Something They Will Not Forget (Gibbs)

Gibbs, Joshua.  Something They Will Not Forget: A Handbook for Classical Teachers.  Concord, NC: CiRCE Institute, 2019.

Main idea: the practices of memorization and recitation turn information into formation.

Resist the urge to ask “practical questions” in literature and social studies. They usually aren’t practical and no one cares.  Moral questions, however, are far more interesting and almost naturally engage the student.

Let’s be honest.  Even if you are the best teacher, students usually don’t care about the content and won’t remember it.    That’s because there are different ways we “memorize facts.”  The most important way to memorize facts is by habitual use.  That puts the literature teacher in a strange position, since most of us (myself excluded) don’t carry around copies of Shakespeare so we can memorize it in our spare time.

Gibbs argues that “knowledge is knowing that certain things are, but wisdom is knowing how the souls of things rhyme with each other” (Gibbs 16).  That’s a very beautiful sentence, but doesn’t it suggest that memorization is not needed? The truth of the matter is that memorization happens best at the intersection of knowledge and wisdom.  In other words, “what is the eighth or ninth impression you have on a topic?”

When are We Going to Use This in the Real World?

No one playing sports ever asks this question.  You learn the plays in sports because you perceive them as good in themselves.  Most of the things we love are quite useless.  Strictly speaking, so is God.  God is the End, not the means to an end.  Therefore, he isn’t a “use.”

And while Gibbs doesn’t make this point explicitly, most of the “practical math” a student learns is quite useless in reality. No, Timmy, you won’t be an astronaut when you grow up.  The most “practical” class I took in high school was “business math.”  I wish I had stayed in Pre-Cal instead.
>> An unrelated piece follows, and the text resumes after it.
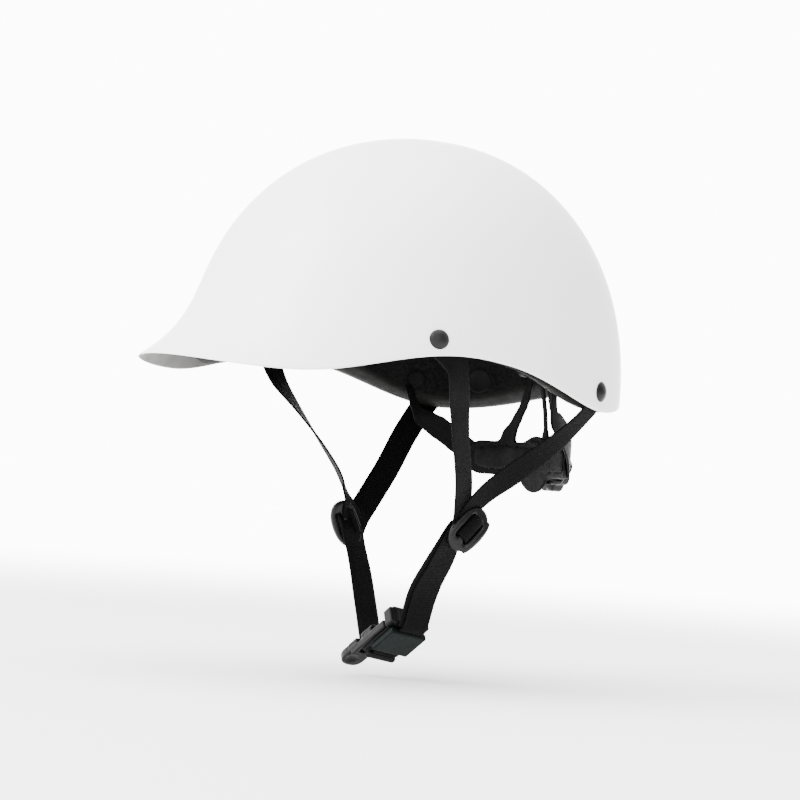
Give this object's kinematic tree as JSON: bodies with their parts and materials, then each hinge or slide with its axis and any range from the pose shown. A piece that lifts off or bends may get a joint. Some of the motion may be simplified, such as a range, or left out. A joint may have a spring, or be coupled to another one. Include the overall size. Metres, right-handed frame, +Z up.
{
  "type": "peaked sports helmet",
  "caption": "Hard-shell peaked helmet with foam liner, padded interior, dial-adjusted rear cradle, webbing straps and a side-release chin buckle.",
  "frame": {"origin": "centre of the head opening, on the level plane of the rim", "axes": "+X towards the wearer's left, -Y towards the front (the peak), +Z up through the crown"},
  "size_m": [0.2118, 0.284, 0.301],
  "materials": {
    "shell_white": "satin moulded shell",
    "liner_foam": "expanded foam, matt",
    "pad_fabric": "knitted pad cover",
    "trim_plastic": "satin",
    "rivet_plastic": "satin domed cap",
    "steel": "fine turned",
    "webbing": "ribbed woven webbing",
    "gloss_black": "semi-gloss moulded",
    "buckle_plastic": "satin moulded",
    "magnet": "plated",
    "sleeve_fabric": "smooth coated sleeve",
    "cradle_plastic": "fine matt texture",
    "dial_plastic": "satin",
    "acetal": "smooth"
  },
  "bodies": {
    "helmet": {"outer_shell": "shell_white", "foam_liner": "liner_foam", "crown_pad": "pad_fabric", "brow_pad": "pad_fabric", "rear_pad": "pad_fabric", "left_side_pad": "pad_fabric", "right_side_pad": "pad_fabric", "liner_plugs": "trim_plastic", "temple_rivets": "rivet_plastic", "rear_rivets": "rivet_plastic", "rivet_washers": "steel", "left_front_strap": "webbing", "right_front_strap": "webbing", "left_rear_strap": "webbing", "right_rear_strap": "webbing", "left_adjuster": "gloss_black", "right_adjuster": "gloss_black", "left_lower_strap": "webbing", "right_lower_strap": "webbing", "buckle_socket": "buckle_plastic", "socket_magnet": "magnet", "cradle_brackets": "trim_plastic", "tilt_pin": "steel", "band_anchors": "trim_plastic"},
    "buckle_tab": {"buckle_tab": "buckle_plastic", "tab_magnet": "magnet"},
    "sleeve": {"strap_sleeve": "sleeve_fabric"},
    "cradle": {"cradle_plate": "cradle_plastic", "cradle_pad": "pad_fabric", "dial_housing": "cradle_plastic", "housing_cover": "dial_plastic", "ratchet_spring": "acetal", "left_band": "cradle_plastic", "right_band": "cradle_plastic"},
    "dial": {"dial": "dial_plastic", "pinion": "acetal", "dial_screw": "steel"},
    "left_rack": {"left_rack": "cradle_plastic"},
    "right_rack": {"right_rack": "cradle_plastic"}
  },
  "joints": [
    {"name": "buckle_slide", "type": "slide", "parent": "helmet", "child": "buckle_tab", "axis": [0.021, -0.9848, 0.1724], "range_m": [0, 0.024], "deforming": ["right_lower_strap"]},
    {"name": "sleeve_slide", "type": "slide", "parent": "helmet", "child": "sleeve", "axis": [-0.821, -0.1154, -0.5592], "range_m": [0, 0.005]},
    {"name": "cradle_tilt", "type": "hinge", "parent": "helmet", "child": "cradle", "pos_m": [0, 0.089, 0.014], "axis": [-1, 0, 0], "range_deg": [0, 6.2], "deforming": ["left_band", "right_band"]},
    {"name": "dial_turn", "type": "hinge", "parent": "cradle", "child": "dial", "pos_m": [0, 0.098, -0.041], "axis": [0, 1, 0], "range_deg": [0, 144]},
    {"name": "left_rack_slide", "type": "slide", "parent": "cradle", "child": "left_rack", "axis": [-1, 0, 0], "range_m": [0, 0.0092]},
    {"name": "right_rack_slide", "type": "slide", "parent": "cradle", "child": "right_rack", "axis": [1, 0, 0], "range_m": [0, 0.0092]}
  ],
  "couplings": [
    {"joint": "cradle_tilt", "follows": "dial_turn", "ratio": 0.041667},
    {"joint": "left_rack_slide", "follows": "dial_turn", "m_per_rad": 0.0036},
    {"joint": "right_rack_slide", "follows": "dial_turn", "m_per_rad": 0.0036}
  ]
}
Catechism as Ritual Performance

Groups remember better than individuals (26). Strangely enough, no one studies for a test this way.  Try it: if you are a literature teacher, connect all of the books you all read this year in the form of a catechism.  
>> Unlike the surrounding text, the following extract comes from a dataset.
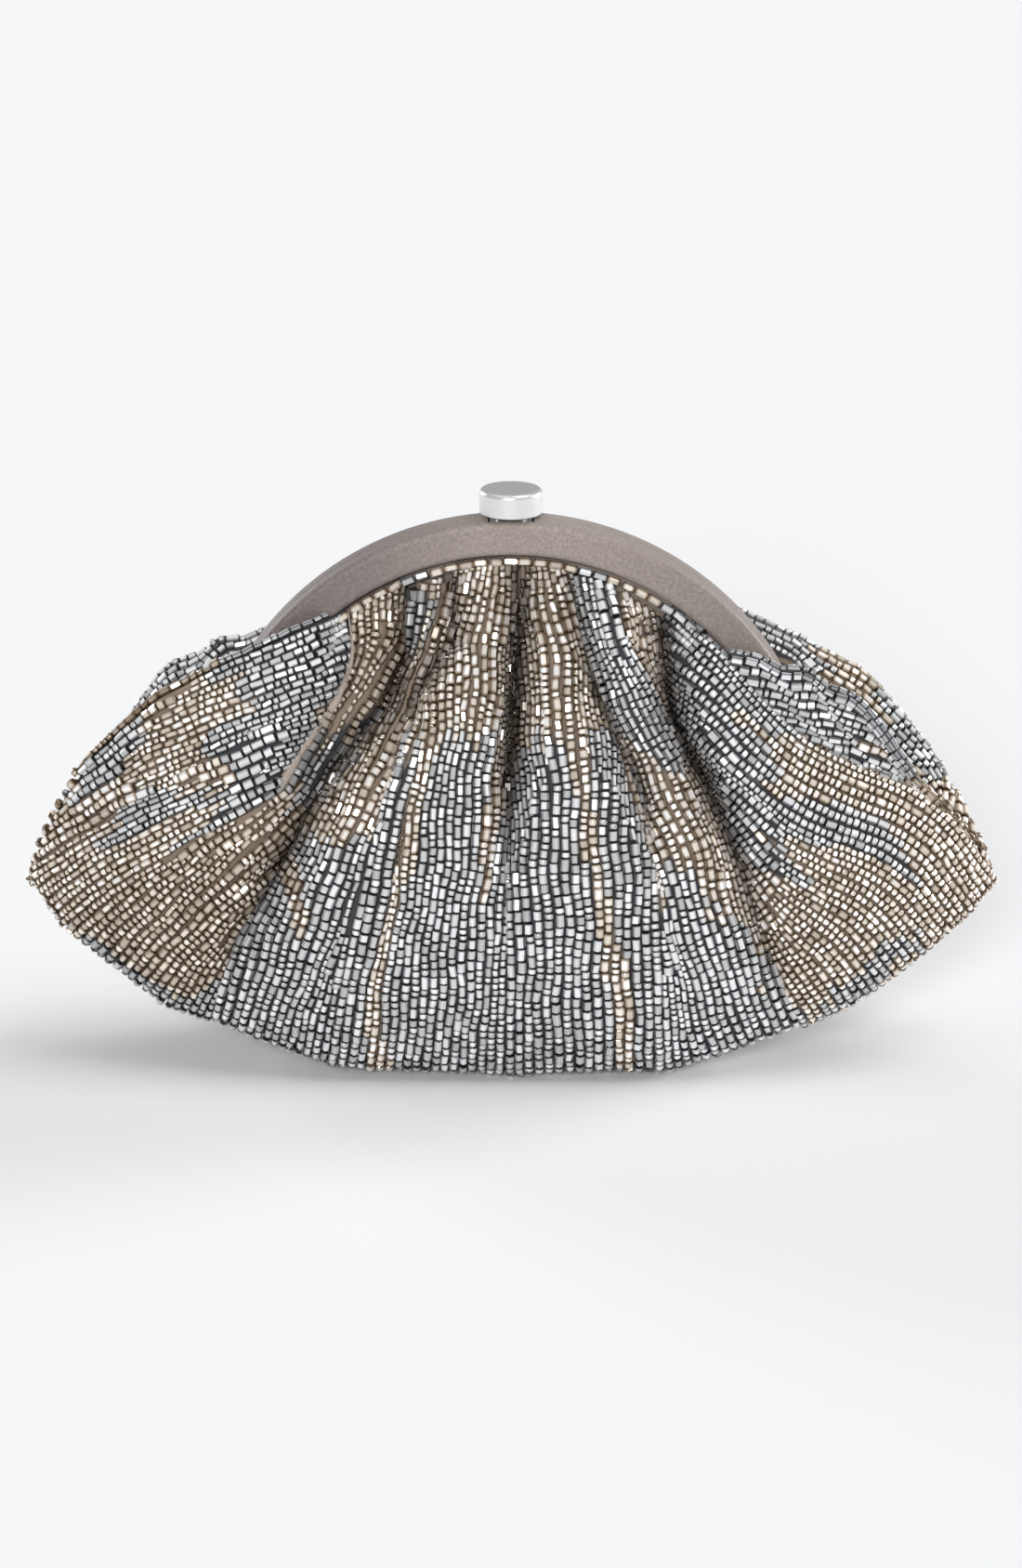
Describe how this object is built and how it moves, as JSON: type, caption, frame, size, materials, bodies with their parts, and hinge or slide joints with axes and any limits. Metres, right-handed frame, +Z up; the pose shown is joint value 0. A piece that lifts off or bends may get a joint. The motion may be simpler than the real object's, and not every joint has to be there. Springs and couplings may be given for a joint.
{
  "type": "evening clutch pouch",
  "caption": "Pleated, beaded evening pouch on an arched satin-covered hinged frame with a round push-button clasp; stands on its flat bottom and opens at the top.",
  "frame": {"origin": "middle of the flattened bottom of the pouch, where it stands on the table", "axes": "+X from the left tip to the right tip as seen from the front, +Y to the back, +Z up towards the button"},
  "size_m": [0.254, 0.0694, 0.1547],
  "materials": {
    "frame_steel": "plated sheet steel, hidden inside the frame",
    "hinge_steel": "turned and riveted steel",
    "spring_steel": "hard drawn spring steel",
    "brushed_nickel": "satin brushed nickel plate",
    "satin_cover": "taupe satin, fine weave with a soft sheen",
    "lining_satin": "taupe lining satin",
    "paper_cord": "twisted paper cord, glued",
    "beaded_cloth": "dark ground cloth covered with strings of glass beads",
    "grey_beads": "matte blue-grey metallic glass beads",
    "champagne_beads": "silver-lined champagne glass beads"
  },
  "bodies": {
    "bag": {"front_panel": "beaded_cloth", "back_panel": "beaded_cloth", "front_lining": "lining_satin", "back_lining": "lining_satin", "slip_pocket": "lining_satin", "left_hinge_pin": "hinge_steel", "right_hinge_pin": "hinge_steel"},
    "front_frame": {"front_frame_core": "frame_steel", "front_frame_cover": "satin_cover", "front_paper_cord": "paper_cord", "front_bead_trim": "champagne_beads", "striker": "frame_steel", "striker_rivets": "hinge_steel"},
    "back_frame": {"back_frame_core": "frame_steel", "back_frame_cover": "satin_cover", "back_paper_cord": "paper_cord", "back_bead_trim": "grey_beads", "latch_housing": "frame_steel", "housing_rivets": "hinge_steel", "latch_spring": "spring_steel", "stem_collar": "hinge_steel"},
    "button": {"button_cap": "brushed_nickel", "button_stem": "hinge_steel", "release_fork": "hinge_steel", "return_spring": "spring_steel"}
  },
  "joints": [
    {"name": "front_frame_hinge", "type": "hinge", "parent": "bag", "child": "front_frame", "pos_m": [0, 0, 0.0885], "axis": [1, 0, 0], "range_deg": [0, 38], "deforming": ["front_panel", "front_lining", "latch_spring"]},
    {"name": "back_frame_hinge", "type": "hinge", "parent": "bag", "child": "back_frame", "pos_m": [0, 0, 0.0885], "axis": [-1, 0, 0], "range_deg": [0, 38], "deforming": ["back_panel", "back_lining", "slip_pocket"]},
    {"name": "button_press", "type": "slide", "parent": "back_frame", "child": "button", "axis": [0, 0, -1], "range_m": [0, 0.0009], "stiffness_N_per_m": 900, "springref_m": -0.002, "deforming": ["return_spring"]}
  ],
  "couplings": [
    {"joint": "back_frame_hinge", "follows": "front_frame_hinge", "ratio": 1}
  ]
}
Have you ever wondered why classroom journal entries never worked?  Remember when the teacher (or maybe you did this as a teacher) made you respond to some supposedly “deep” question during the first five minutes of class?  Again, no one cares.  That is the least productive time of class because students are still in transition from the hall.
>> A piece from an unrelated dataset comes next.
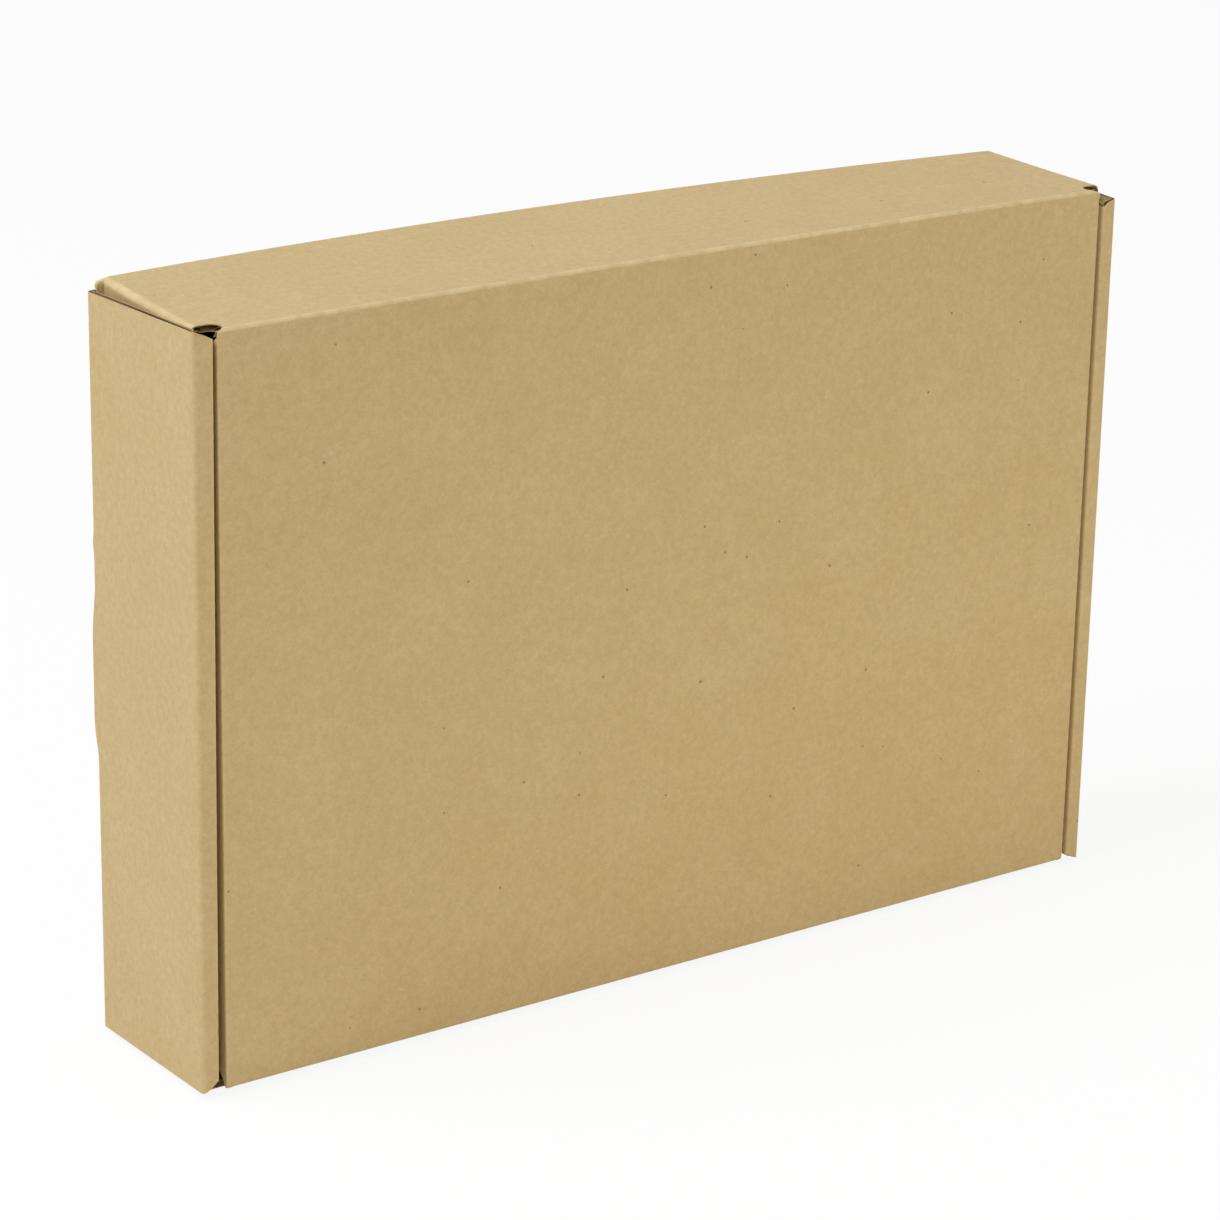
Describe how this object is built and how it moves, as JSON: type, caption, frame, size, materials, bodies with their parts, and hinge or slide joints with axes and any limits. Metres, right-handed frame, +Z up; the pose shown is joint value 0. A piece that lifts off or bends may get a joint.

I’ll be honest.  His use of turning rote knowledge into a catechism is nothing short of amazing. That’s what bumps this book from four stars to five.

This allows students to transition from “cold” to “ready to learn.”  Recitation is the bridge. While I am not a huge fan of classical education, this highlights one of the better aims of it.  If classical education is about self-denial, then beginning with other people’s words, rather than pseudo-pious exercises in “self-actualization,” is the place to start.  To be honest, most students won’t remember those super Socratic discussions you thought you had with them.  Again, no one cares.

This makes a lot of sense.  We want students to be good in discussion, but let’s be honest: few of them know how to have a good conversation.  That’s why your Socratic circles usually aren’t very good.  Even though students talk a lot in class, they don’t know how to speak.

For example, if the question is, “What is human society?” the answer will be about a four sentence response from Edmund Burke.  If the question is “What is virtue?” then you could respond from Thomas Aquinas or Jane Eyre.  This forces the student to give more in depth answers and also integrates classic literature into his daily life.

The book ends with examples of final exams.  Two comments: they make for amazing reading.  There is only one question and it is several pages long. I was drawn into the stories they were telling.  Here’s the problem: given the nature and structure of the exam, if you give a student negative marks and his parents complain to the principal, you will almost certainly lose.  Doubly so if you are a new teacher.

Quotables

“If Wikipedia could ace your exams, then you are not teaching human beings but machines” (16).

Anything worth memorizing as a class is worth saying out loud every day for two weeks.  If it isn’t worth saying, then it isn’t worth memorizing (27).

“The work performed in a ceremony establishes the identity of the people involved because ceremony is neither for amusement nor edification; ceremony is a way of being, a way of besting the vanity of life under the sun” (28).

“As a teacher, I represent the dead” (41).

“Teachers are complicit in the cult of self-affirmation whenever they read long passages of classic literature aloud in class only to ask a room full of fourteen year olds, “So what do you think?” as though the answer truly mattered” (43).

Criticisms

I get his point that using a rubric does not escape the shadow of “subjectivity” in grading.  That’s true.  It does minimize the subjectivity, though, and the teacher is usually successful in arguing why he gave the grade he did based on the rubric.  Parents know that.  His case is even stronger if he gives out the rubric ahead of time.  I grant his point, however, that subjectivity is not the same as arbitrary.  A subjective judgment considers the worth or value of x, not necessarily its substance.